Understanding Alimony Laws for Same-Sex Divorces in Louisiana
In Louisiana, alimony laws in same-sex divorces are like those in opposite-sex divorces. Alimony, or spousal support, is financial assistance one spouse pays the other after divorce. This support aims to help the lower-earning spouse maintain a similar lifestyle to that during the marriage. Factors influencing alimony decisions include the length of the marriage, each spouse’s financial needs, and their earning capacities. Additionally, the court considers each spouse’s age, health, and the financial impact of caring for children. In same-sex divorces, alimony is determined without regard to gender. The primary focus is on the economic disparity between the spouses. Short-term marriages may result in temporary alimony, while longer marriages might lead to more prolonged or permanent support. Divorcing couples need to understand these factors as they can significantly affect post-divorce financial planning.
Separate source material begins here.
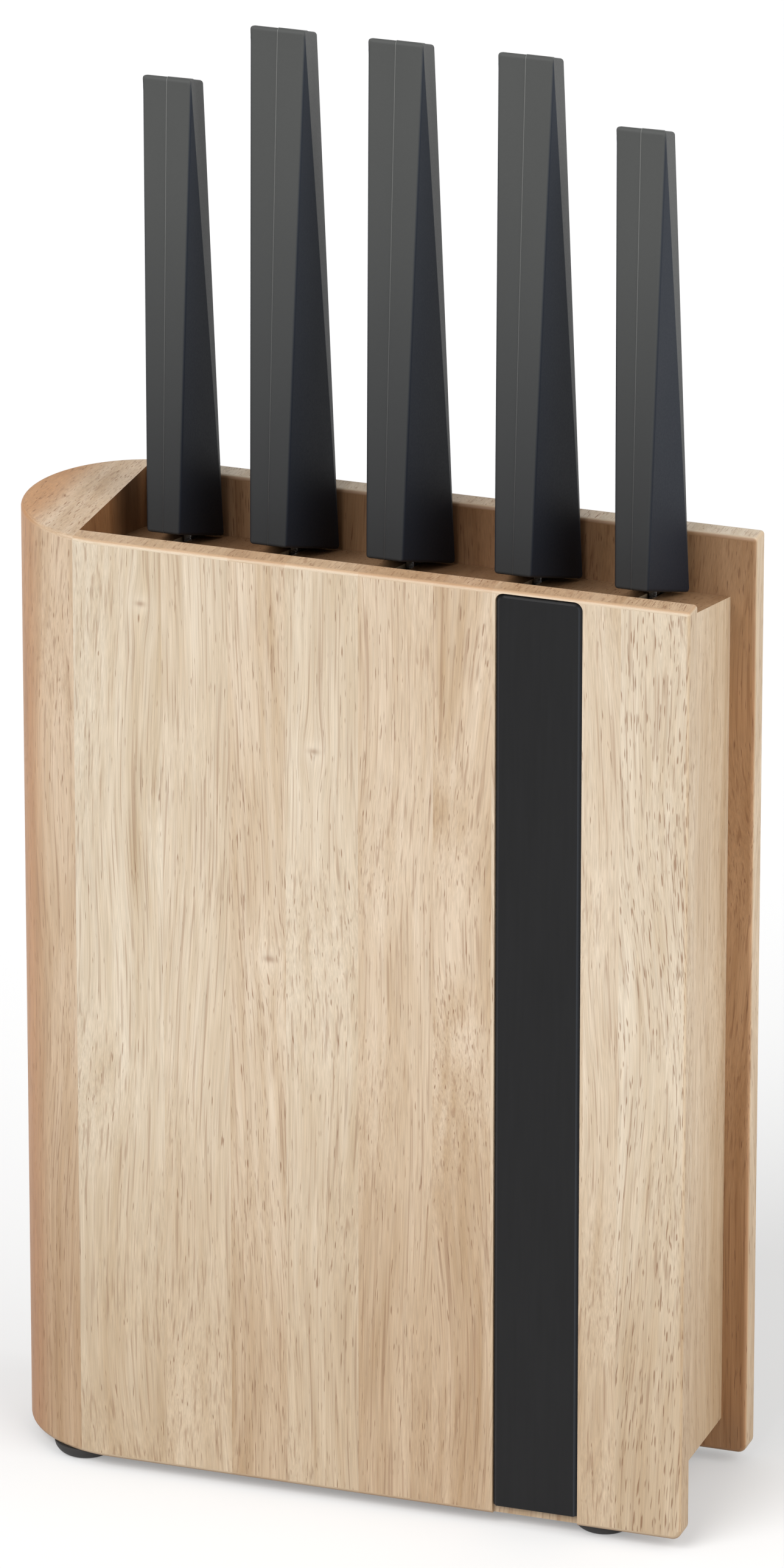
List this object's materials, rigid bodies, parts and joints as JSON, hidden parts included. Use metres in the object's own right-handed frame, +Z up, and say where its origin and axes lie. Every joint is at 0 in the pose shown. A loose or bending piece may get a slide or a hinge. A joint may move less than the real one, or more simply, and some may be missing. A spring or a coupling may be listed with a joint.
{
  "type": "knife block with knives",
  "caption": "Upright wooden knife block with a rounded end and an open end, holding kitchen knives with dark faceted handles side by side in slots.",
  "frame": {"origin": "centre of the footprint, on the surface that the feet stand on", "axes": "+X from the rounded end to the open end, +Y from the front panel to the back panel, +Z up"},
  "size_m": [0.178, 0.06, 0.3678],
  "materials": {
    "rubberwood_panel": "satin oiled",
    "rubberwood_end": "satin oiled",
    "rubberwood_core": "satin oiled",
    "strip_black": "satin",
    "adhesive_tape": "matte",
    "foot_rubber": "matte",
    "blade_steel": "fine brushed",
    "soft_touch_grip": "soft-touch matte"
  },
  "bodies": {
    "block": {"back_spacer_1": "rubberwood_core", "back_spacer_2": "rubberwood_core", "back_spacer_3": "rubberwood_core", "back_spacer_4": "rubberwood_core", "back_spacer_5": "rubberwood_core", "back_stave_1": "rubberwood_panel", "back_stave_2": "rubberwood_panel", "back_stave_3": "rubberwood_panel", "back_stave_4": "rubberwood_panel", "back_stave_5": "rubberwood_panel", "back_stave_6": "rubberwood_panel", "back_stave_7": "rubberwood_panel", "back_stave_8": "rubberwood_panel", "bottom_board": "rubberwood_core", "core_board_1": "rubberwood_core", "core_board_2": "rubberwood_core", "core_board_3": "rubberwood_core", "core_board_4": "rubberwood_core", "core_board_5": "rubberwood_core", "core_board_6": "rubberwood_core", "end_block": "rubberwood_end", "foot_back_left": "foot_rubber", "foot_back_right": "foot_rubber", "foot_front_left": "foot_rubber", "foot_front_right": "foot_rubber", "front_spacer_1": "rubberwood_core", "front_spacer_2": "rubberwood_core", "front_spacer_3": "rubberwood_core", "front_spacer_4": "rubberwood_core", "front_spacer_5": "rubberwood_core", "front_stave_1": "rubberwood_panel", "front_stave_2": "rubberwood_panel", "front_stave_3": "rubberwood_panel", "front_stave_4": "rubberwood_panel", "front_stave_5": "rubberwood_panel", "front_stave_6": "rubberwood_panel", "front_stave_7": "rubberwood_panel", "front_stave_8": "rubberwood_panel", "front_stave_9": "rubberwood_panel", "inlay_strip": "strip_black", "strip_tape": "adhesive_tape"},
    "utility_knife": {"utility_knife_blade": "blade_steel", "utility_knife_handle": "soft_touch_grip"},
    "cook_knife": {"cook_knife_blade": "blade_steel", "cook_knife_handle": "soft_touch_grip"},
    "carving_knife": {"carving_knife_blade": "blade_steel", "carving_knife_handle": "soft_touch_grip"},
    "bread_knife": {"bread_knife_blade": "blade_steel", "bread_knife_handle": "soft_touch_grip"},
    "paring_knife": {"paring_knife_blade": "blade_steel", "paring_knife_handle": "soft_touch_grip"}
  },
  "joints": [
    {"name": "utility_knife_lift", "type": "slide", "parent": "block", "child": "utility_knife", "axis": [0, 0, 1], "range_m": [0, 0.14]},
    {"name": "cook_knife_lift", "type": "slide", "parent": "block", "child": "cook_knife", "axis": [0, 0, 1], "range_m": [0, 0.216]},
    {"name": "carving_knife_lift", "type": "slide", "parent": "block", "child": "carving_knife", "axis": [0, 0, 1], "range_m": [0, 0.216]},
    {"name": "bread_knife_lift", "type": "slide", "parent": "block", "child": "bread_knife", "axis": [0, 0, 1], "range_m": [0, 0.216]},
    {"name": "paring_knife_lift", "type": "slide", "parent": "block", "child": "paring_knife", "axis": [0, 0, 1], "range_m": [0, 0.106]}
  ]
}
Legal Steps for Protecting Your Assets in a Same-Sex Divorce
In a same-sex divorce in Louisiana, there are legal steps to protect assets. First, it’s important to identify which assets are marital and separate. Marital assets, acquired during the marriage, are typically divided equally. Separate assets, owned before the marriage or received as gifts or inheritances, usually remain with the original owner. Documenting the origin of these separate assets is key. Also, maintaining clear financial records helps accurately value and divide marital assets. Couples can also agree on asset division through a settlement agreement. This agreement allows for a more personalized division of assets, considering everyone’s needs and contributions. Understanding and organizing financial information plays a significant role in ensuring a fair division of assets. This preparation can help reach a satisfactory agreement and protect one’s financial future following the divorce.